On April 24, the Rep announced it was suspending production operations and canceled its final play of the season, God of Carnage.

After the announcement, Arkansans and theater-lovers outside the Natural State rallied around the Rep. Since that day, $275,455 has been raised, Shepherd said Thursday.

Two foundations also offered more than $1 million in matching grants. The Rep received $75,000 upfront from the Windgate Charitable Foundation and will be given installments of the remaining $925,000 as the Rep raises money to match that amount. The John & Robyn Horn Foundation also gave $25,000, which the theater must also match.

Shepherd cautioned against thinking that the Rep was just given a million dollars.

"No, the Rep just got a challenge to raise a million dollars," she said.

The Rep still needs $125,000 in donations to zero out its existing operating debt, Shepherd said. The ultimate fundraising goal is $2.33 million, according to her presentation.

That money would go toward essential scene shop renovations, capital improvements, establishing a slew of reserve funds and paying professional fees, according to a printed copy of the presentation.

Though details are still in the works, Shepherd said that according to the Rep's founder Cliff Baker, the reformed theater will like be "smaller, more intimate and community-centric."

To understand the Rep's current financial woes, Shepherd gave attendees of Thursday's public forum a brief history of the theater.

Founded in 1976, the Rep moved into its current home at 601 Main St. in 1988. During its 41-year history, the Rep has mounted more than 350 productions, including 45 world premieres. In 2016, the theater expanded its education program to offer courses year-round.

But theater is an "inherently risky" business, Shepherd said.

"We were always living hand to mouth."

As the theater grew, so did its expenses. The Rep's 990 form for July 2000 through June 2001 reported $2.5 million in total expenses and about $2.4 million in total revenue. Sixteen years later, annual expenses were reported at $4.6 million, with $3.5 million in revenue.

Traditionally, the Rep has staged the current show to pay for the next show, Shepherd said.
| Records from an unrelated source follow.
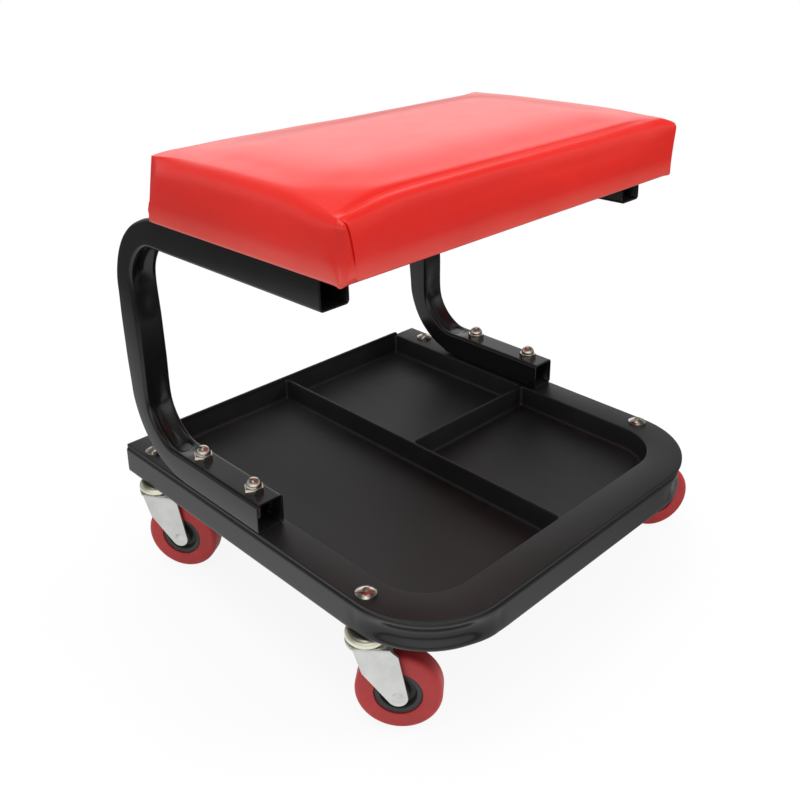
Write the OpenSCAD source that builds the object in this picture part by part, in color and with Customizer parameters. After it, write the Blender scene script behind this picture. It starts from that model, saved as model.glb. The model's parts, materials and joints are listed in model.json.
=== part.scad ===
/* [Base frame] */
// Width of the base frame over its side rails
frame_w = 360; // [320:5:420]
// Depth of the base frame from its open back to its front rail
frame_d = 370; // [340:5:430]
// Side of the square tube that all the frames are bent from
tube_side = 25; // [22:0.5:28]
// Wall of the square tube
tube_wall = 1.5; // [1.2:0.1:2]
// Outer corner radius of the tube's section
tube_round = 3; // [2.5:0.25:4]
// Centreline radius of the two front bends
base_bend_r = 57.5; // [50:0.5:65]
// Depth of the crease that bending leaves in a tube's inner wall
bend_crease = 3; // [1:0.25:4]
// Depth to which bending sinks the middle of a tube's outer wall
bend_flat = 3; // [0.5:0.25:4]
// Distance by which bending draws in the corners of the section
bend_pull = 2; // [0:0.25:3]

/* [Tray] */
// Thickness of the flange that lies on the rails
flange_t = 3; // [2:0.5:4]
// Step from the rail's outer face in to the flange's edge
flange_step = 0.8; // [0.4:0.2:2]
// Width of the flange along the front rail
front_flange_w = 31; // [29:1:40]
// Depth of the compartments below the flange
tray_depth = 20; // [14:1:22]
// Thickness of the pan's walls and dividers at their top
tray_wall = 2.5; // [2:0.1:3]
// Thickness of the pan's floor
floor_t = 2.5; // [2:0.1:3]
// Draft of the moulded walls, as a step from top to floor
draft = 0.8; // [0.4:0.1:1.2]
// Fillet between walls and floor
floor_fillet = 3; // [2:0.5:5]
// Radius of the front corners of the compartments
front_corner_r = 42; // [34:1:50]
// Radius of the other corners of the compartments
pocket_r = 3; // [2:0.5:5]
// Height of the back rim above the flange
rim_h = 3.5; // [2:0.5:6]
// Distance from the middle of the frame back to the cross divider
cross_divider_y = 8; // [-30:1:60]

/* [Side arms] */
// Distance from the front of the base to the lower arms' front ends
lower_arm_setback = 178; // [160:1:190]
// Straight length of a lower arm, up to its bend
lower_arm_l = 105; // [95:1:110]
// Centreline radius of the arm bends
arm_bend_r = 54.5; // [48:0.5:60]
// Backward lean of the posts, in degrees
post_lean = 2.9; // [0:0.1:5]
// Distance from the front of the base to the upper arms' front ends
upper_arm_setback = 96; // [80:1:110]
// Height of an upper arm's top at its front end
seat_z = 339.2; // [310:0.2:380]
// Upward tilt of the seat towards the front, in degrees
seat_tilt = 1.5; // [0:0.1:3]

/* [Seat] */
// Length of the seat across the machine
seat_l = 371; // [362:1:420]
// Width of the seat from front to back
seat_w = 221; // [200:1:225]
// Height of the upholstered sides
seat_h = 50; // [42:1:60]
// Rise of the crown above the top edges
crown_h = 4; // [2:0.5:8]
// Reach of the seat in front of the upper arms
seat_overhang = 27; // [18:1:35]
// Plan radius of the seat's corners at the board
seat_corner_r = 5; // [3:0.5:10]
// Distance by which the top edges are drawn in by the cover
side_pull = 6; // [4:0.5:10]
// Distance by which the sides are hollowed between the corners
side_bow = 2; // [0:0.25:3]
// Distance by which the cover pulls the top's corners down
corner_dip = 4; // [0:0.5:6]
// Thickness of the vinyl cover with its backing
cover_t = 1.2; // [0.8:0.1:2]
// Width of the border of cover that is turned in under the board
tuck_w = 14; // [10:1:15]
// Thickness of the plywood board
board_t = 12; // [10:1:15]
// Radius of the board's corners
board_corner_r = 10; // [5:0.5:15]

/* [Casters] */
// Diameter of a wheel
wheel_d = 63.5; // [58:0.5:66]
// Width of the tyre
wheel_w = 19; // [16:0.5:20]
// Diameter of the hub inside the tyre
hub_d = 35.4; // [30:0.2:40]
// Height from the floor to the underside of the rails
caster_h = 81; // [79:1:90]
// Horizontal distance from the swivel axis to the axle
caster_trail = 22.7; // [21:0.1:26]
// Direction in which the front left wheel trails at rest, in degrees from +X
front_left_heading = -50.5; // [-180:1:180]
// Direction in which the front right wheel trails at rest
front_right_heading = -30; // [-180:1:180]
// Direction in which the back left wheel trails at rest
back_left_heading = -59; // [-180:1:180]
// Direction in which the back right wheel trails at rest
back_right_heading = -45; // [-180:1:180]
// Distance from the front of the base to the front swivel axes
front_caster_inset = 70.7; // [68:0.1:85]
// Distance from the back of the base to the back swivel axes
back_caster_inset = 29.4; // [25:0.1:45]
// Distance from the sides of the base to the swivel axes
side_caster_inset = 11; // [9:0.1:13]
// Height of the raceway housing
housing_h = 6.4; // [6:0.1:7]
// Diameter of the raceway housing
housing_d = 32; // [31:0.5:35]
// Diameter of a bearing ball
ball_d = 4.6; // [4:0.1:5]
// Thickness of the fork's sheet
fork_t = 2; // [1.6:0.1:2.4]
// Width of the fork over its legs
fork_w = 26; // [25:0.2:29]
// Diameter of the fork's round crown
crown_d = 31.6; // [30:0.2:33]

/* [Fasteners] */
// Diameter of the bolts through rails, tray and lower arms
bolt_d = 8; // [6:1:8]
// Diameter of the bolts that hold the seat
seat_bolt_d = 6; // [5:1:6]
// Diameter of the low domed bolt heads, as a share of the thread's diameter
button_share = 1.95; // [1.8:0.05:2.2]
// Diameter of an axle
axle_d = 6; // [5:0.5:7]
// Distance from a lower arm's front end to its first bolt
arm_bolt_inset = 19.5; // [14:0.5:25]
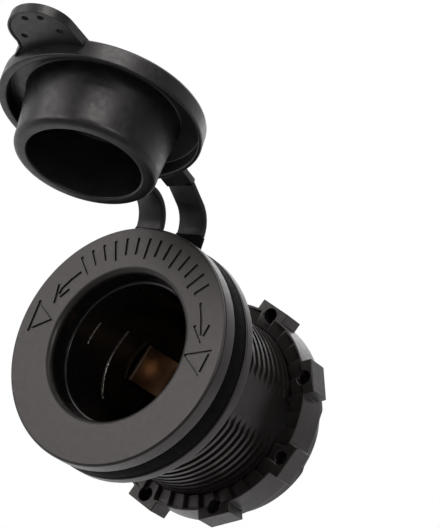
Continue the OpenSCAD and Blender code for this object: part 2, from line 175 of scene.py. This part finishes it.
# %% Charcoal rubber
def soft_rubber(name, dark, light, specular):
    """Dull rubber with a faint bloom."""
    material, tree, shader, mm = start_material(name)
    bloom = noise(tree, mm, 1.6, 6)
    tree.links.new(two_tones(tree, bloom, dark, light), shader.inputs["Base Color"])
    tree.links.new(between(tree, noise(tree, mm, 0.9, 5), 0.3, 0.46), shader.inputs["Roughness"])
    grain(tree, shader, noise(tree, mm, 0.3, 3), 0.012, 0.7)
    shader.inputs["Specular IOR Level"].default_value = specular
    shader.inputs["Specular Tint"].default_value = (1, 0.95, 0.94, 1)
    return material


rubber = soft_rubber("charcoal_rubber", (0.005, 0.0047, 0.0047), (0.0095, 0.009, 0.009), 0.5)
# The straps' copy of the same rubber is darker and reflects less than the cap's: painted shade.
shaded_strap_rubber = soft_rubber("shaded_strap_rubber", (0.0045, 0.004, 0.004), (0.0075, 0.0068, 0.0068), 0.32)
print("made", rubber.name, shaded_strap_rubber.name)

# %% [markdown]
# ## Metals and fibre
# The contacts are stamped brass, with rolling marks along the strip and a warm tarnish in
# patches. The second blade is nickel plated, so it is grey and a little smoother. The washer is
# brown pressed fibre.

# %% Metals and fibre
def stamped(name, clean, tarnished, rough_low, rough_high, marks):
    """Sheet metal with fine rolling marks that run along one axis."""
    material, tree, shader, mm = start_material(name)
    shader.inputs["Metallic"].default_value = 1.0
    patches = noise(tree, mm, 4.0, 2)
    tree.links.new(two_tones(tree, patches, clean, tarnished, 0.4, 0.75), shader.inputs["Base Color"])
    stretch = tree.nodes.new("ShaderNodeMapping")
    stretch.inputs["Scale"].default_value = marks
    tree.links.new(mm, stretch.inputs["Vector"])
    rolling = noise(tree, stretch.outputs["Vector"], 0.2, 2)
    tree.links.new(between(tree, rolling, rough_low, rough_high), shader.inputs["Roughness"])
    grain(tree, shader, rolling, 0.002, 0.4)
    return material


brass = stamped("stamped_brass", (0.80, 0.60, 0.43), (0.70, 0.48, 0.33), 0.28, 0.4, (1, 0.12, 1))
nickel = stamped("nickel_plate", (0.46, 0.43, 0.40), (0.36, 0.33, 0.30), 0.2, 0.32, (1, 0.12, 1))
fibre, tree, shader, mm = start_material("pressed_fibre")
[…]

But for the past few years, the Rep has staged the current show to pay for the prior show.

Existing issues were then exacerbated by the changing theater landscape in Little Rock. New community theater productions have popped up, and the Robinson Performance Hall underwent an extensive renovation, drawing more season ticket-holders, she said.

"That's good for our community," Shepherd said. "But all of this growth has dramatically impacted the Rep."

In addition to canceling the June play, two-thirds of the Rep's staff, more than 20 people, were laid off. The theater also decided to sell the 16-unit Peachtree Apartment building on East Sixth Street, which housed actors.

The sale, which is about to go through, will cut the Rep's $1.5 million property debt in half, Interim General Manager Bill Rector said.

On Thursday, audience members peppered Shepherd, Rector and Anna Kimmell, the Rep's director of education, with questions. One person asked the obvious: Who will be making the decisions, going forward?

"We don't have an artistic director right now," Shepherd said. "We don't have a managing director. So it's really an opportunity for this theater to step back and reinvent itself."

One attendee asked what would the artistic future of the Rep look like.

Shepherd said she didn't want to put "the cart in front of the horse," but one possibility is reinvigorating the black box theater at the Rep's Annex location. Those productions could be "more provocative, perhaps less expensive, perhaps a little more crazy" than a standard show, she said.

That idea jived with audience member Michael Scott, a former theater teacher at Little Rock Central High School. Scott said in a black box setting, people can witness something "rattling," something that "will make you leave the theatre silently, rather than going, 'Well, that was a nice show.'"

As the meeting wrapped up, people milled about to discuss their ideas. Friends and acquaintances approached Shepherd to tell her they enjoyed her presentation.

"I'll see you at Jazzercise," one friend said while leaving.

Shepherd, whose LinkedIn profile says she's "Retired and Loving it!" responded with gusto, "I'll see you at the Rep!"